>
> No, it isn't. This is a three-way join between consolidated_urls, cu,
> and tu --- the fact that cu is the same underlying table as
cu is an alias for consolidated_urls. tu is an alias for trending_urls.
There are only two tables in the query.
> consolidated_urls doesn't change that. And the join is
> underconstrained, causing each row of consolidated_urls to be joined
> to every row of the cu/tu join. That's why it's taking such an
> unreasonably long time --- you're generating many thousands of redundant
> updates to each row of consolidated_urls. You should just write this as
>
Once again there are only two tables in the query.
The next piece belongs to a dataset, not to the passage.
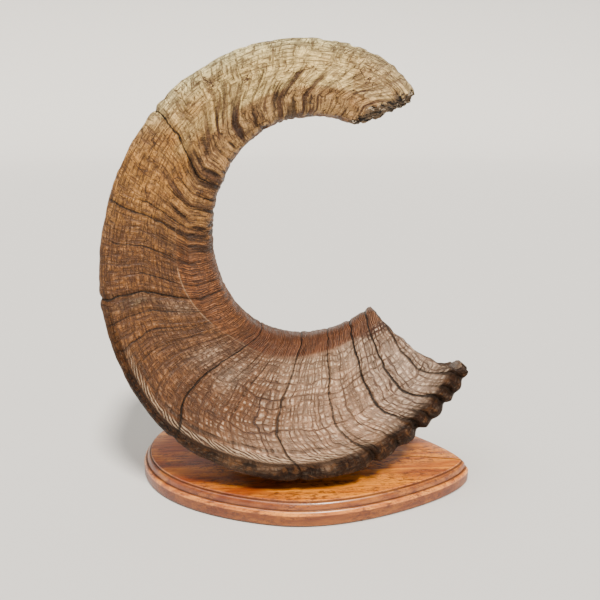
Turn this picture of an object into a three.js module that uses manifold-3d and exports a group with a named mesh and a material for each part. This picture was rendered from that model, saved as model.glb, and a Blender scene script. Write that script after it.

The join clause is
inner join trending_urls tu on tu.consolidated_url_id = cu.id
> update consolidated_urls
> set screenshot_file_name = tu.screenshot_file_name,
> screenshot_content_type = tu.screenshot_content_type,
> screenshot_file_size = tu.screenshot_file_size,
> screenshot_status = tu.screenshot_status
> from trending_urls tu where tu.consolidated_url_id = consolidated_urls.id
>
> Postgres is a bit different from some other DBMSes in how it interprets
> UPDATE ... FROM syntax.
>
I'll try this too.
Anything to make this query complete in a reasonable amount of time.